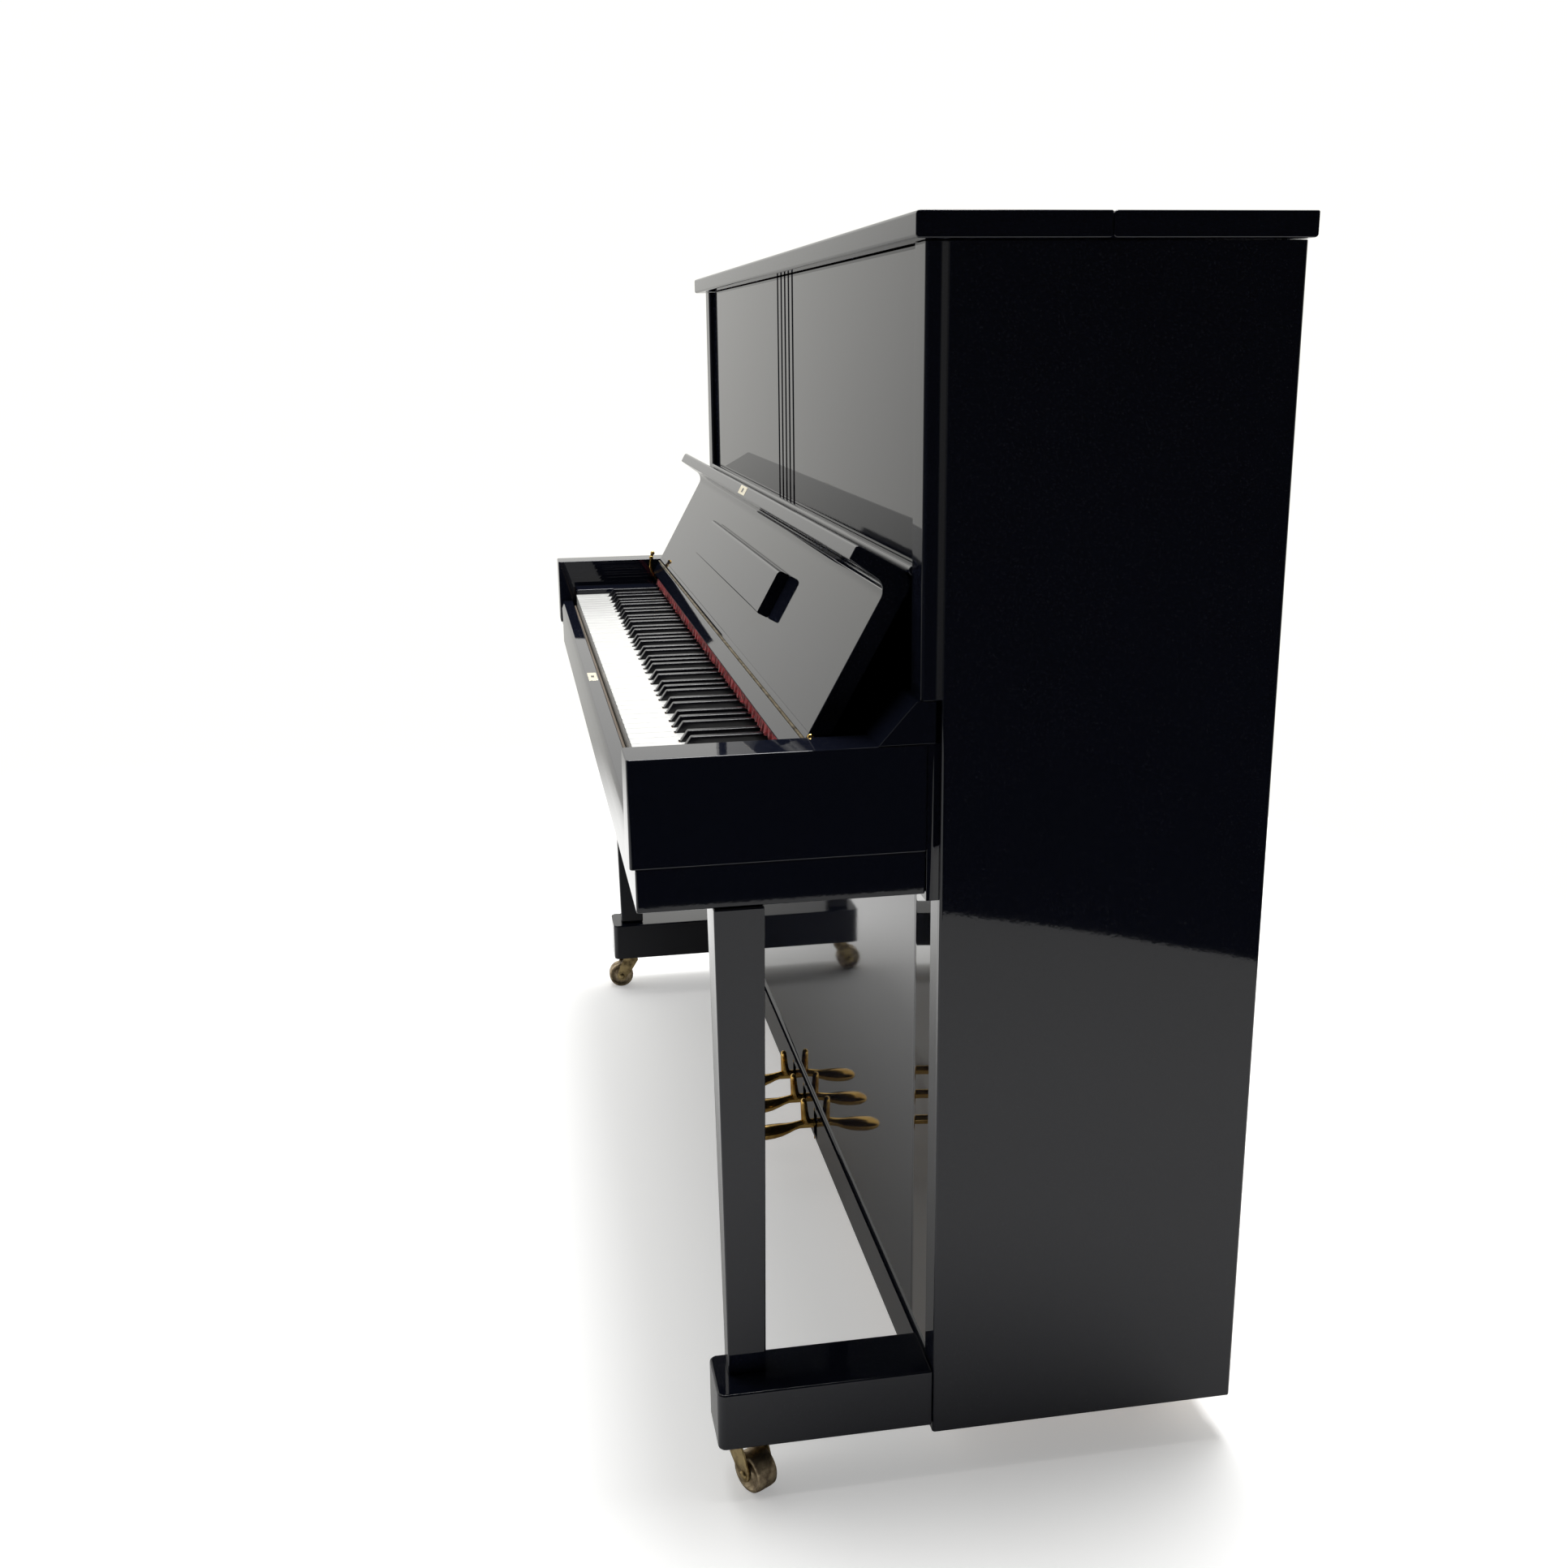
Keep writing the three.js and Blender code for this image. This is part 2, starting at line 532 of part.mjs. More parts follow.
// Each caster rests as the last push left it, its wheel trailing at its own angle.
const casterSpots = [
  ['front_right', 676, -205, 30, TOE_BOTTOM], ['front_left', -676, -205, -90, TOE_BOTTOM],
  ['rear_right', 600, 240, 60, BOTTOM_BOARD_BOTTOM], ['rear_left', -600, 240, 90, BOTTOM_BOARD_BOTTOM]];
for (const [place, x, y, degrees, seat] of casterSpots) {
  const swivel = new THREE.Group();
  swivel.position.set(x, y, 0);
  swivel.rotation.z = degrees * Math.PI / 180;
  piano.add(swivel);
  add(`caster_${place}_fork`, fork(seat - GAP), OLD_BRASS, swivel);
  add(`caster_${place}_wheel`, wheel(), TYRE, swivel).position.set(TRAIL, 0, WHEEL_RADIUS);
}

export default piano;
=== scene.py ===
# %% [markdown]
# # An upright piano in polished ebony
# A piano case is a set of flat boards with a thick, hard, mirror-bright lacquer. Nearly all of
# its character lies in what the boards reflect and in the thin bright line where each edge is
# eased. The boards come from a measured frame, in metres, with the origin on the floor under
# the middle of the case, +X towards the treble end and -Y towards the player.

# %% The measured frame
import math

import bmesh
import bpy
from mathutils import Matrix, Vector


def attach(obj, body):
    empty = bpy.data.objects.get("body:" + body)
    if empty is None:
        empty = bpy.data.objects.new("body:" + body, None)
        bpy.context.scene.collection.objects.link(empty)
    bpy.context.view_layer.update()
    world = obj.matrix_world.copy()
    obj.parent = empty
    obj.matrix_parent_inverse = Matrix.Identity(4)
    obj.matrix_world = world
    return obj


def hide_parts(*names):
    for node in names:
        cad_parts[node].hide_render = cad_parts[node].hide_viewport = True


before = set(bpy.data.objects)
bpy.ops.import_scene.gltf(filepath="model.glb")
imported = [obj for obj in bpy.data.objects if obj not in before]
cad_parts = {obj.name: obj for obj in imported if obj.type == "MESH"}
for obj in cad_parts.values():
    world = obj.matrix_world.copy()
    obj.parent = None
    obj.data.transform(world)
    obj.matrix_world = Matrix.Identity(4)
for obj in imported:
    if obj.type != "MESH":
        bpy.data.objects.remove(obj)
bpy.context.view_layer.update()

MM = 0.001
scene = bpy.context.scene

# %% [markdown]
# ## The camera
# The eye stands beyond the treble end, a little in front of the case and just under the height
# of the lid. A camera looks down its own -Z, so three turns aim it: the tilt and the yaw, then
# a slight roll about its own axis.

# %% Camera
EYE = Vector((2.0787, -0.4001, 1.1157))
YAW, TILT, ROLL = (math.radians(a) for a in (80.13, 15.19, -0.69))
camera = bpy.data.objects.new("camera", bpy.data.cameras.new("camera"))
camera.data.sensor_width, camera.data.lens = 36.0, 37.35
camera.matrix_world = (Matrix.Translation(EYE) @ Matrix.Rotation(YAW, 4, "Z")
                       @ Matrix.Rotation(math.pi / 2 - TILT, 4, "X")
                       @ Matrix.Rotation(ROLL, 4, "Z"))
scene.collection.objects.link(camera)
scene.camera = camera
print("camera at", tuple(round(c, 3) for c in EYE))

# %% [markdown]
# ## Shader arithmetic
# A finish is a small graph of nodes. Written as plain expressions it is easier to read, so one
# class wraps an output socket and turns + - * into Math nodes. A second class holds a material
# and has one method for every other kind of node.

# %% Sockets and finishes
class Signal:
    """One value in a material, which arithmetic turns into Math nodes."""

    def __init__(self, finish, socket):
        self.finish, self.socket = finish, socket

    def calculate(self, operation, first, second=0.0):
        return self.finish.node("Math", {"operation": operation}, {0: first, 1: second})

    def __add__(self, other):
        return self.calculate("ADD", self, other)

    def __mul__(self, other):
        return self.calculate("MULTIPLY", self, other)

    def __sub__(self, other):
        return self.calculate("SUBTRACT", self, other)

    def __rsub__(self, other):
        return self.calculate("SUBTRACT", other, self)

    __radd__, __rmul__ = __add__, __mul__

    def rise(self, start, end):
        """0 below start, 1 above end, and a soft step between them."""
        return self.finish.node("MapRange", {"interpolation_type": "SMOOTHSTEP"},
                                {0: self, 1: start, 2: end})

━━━

**REQUIRED WORK:**
Within the listing above, locate the line containing "const swivel = new THREE.Group();" and the line containing "obj.matrix_world = world". Reproduce those two lines and all lines between them exactly, with nothing added.

**OUTPUT FOR THIS TASK:**
  const swivel = new THREE.Group();
  swivel.position.set(x, y, 0);
  swivel.rotation.z = degrees * Math.PI / 180;
  piano.add(swivel);
  add(`caster_${place}_fork`, fork(seat - GAP), OLD_BRASS, swivel);
  add(`caster_${place}_wheel`, wheel(), TYRE, swivel).position.set(TRAIL, 0, WHEEL_RADIUS);
}

export default piano;
=== scene.py ===
# %% [markdown]
# # An upright piano in polished ebony
# A piano case is a set of flat boards with a thick, hard, mirror-bright lacquer. Nearly all of
# its character lies in what the boards reflect and in the thin bright line where each edge is
# eased. The boards come from a measured frame, in metres, with the origin on the floor under
# the middle of the case, +X towards the treble end and -Y towards the player.

# %% The measured frame
import math

import bmesh
import bpy
from mathutils import Matrix, Vector


def attach(obj, body):
    empty = bpy.data.objects.get("body:" + body)
    if empty is None:
        empty = bpy.data.objects.new("body:" + body, None)
        bpy.context.scene.collection.objects.link(empty)
    bpy.context.view_layer.update()
    world = obj.matrix_world.copy()
    obj.parent = empty
    obj.matrix_parent_inverse = Matrix.Identity(4)
    obj.matrix_world = world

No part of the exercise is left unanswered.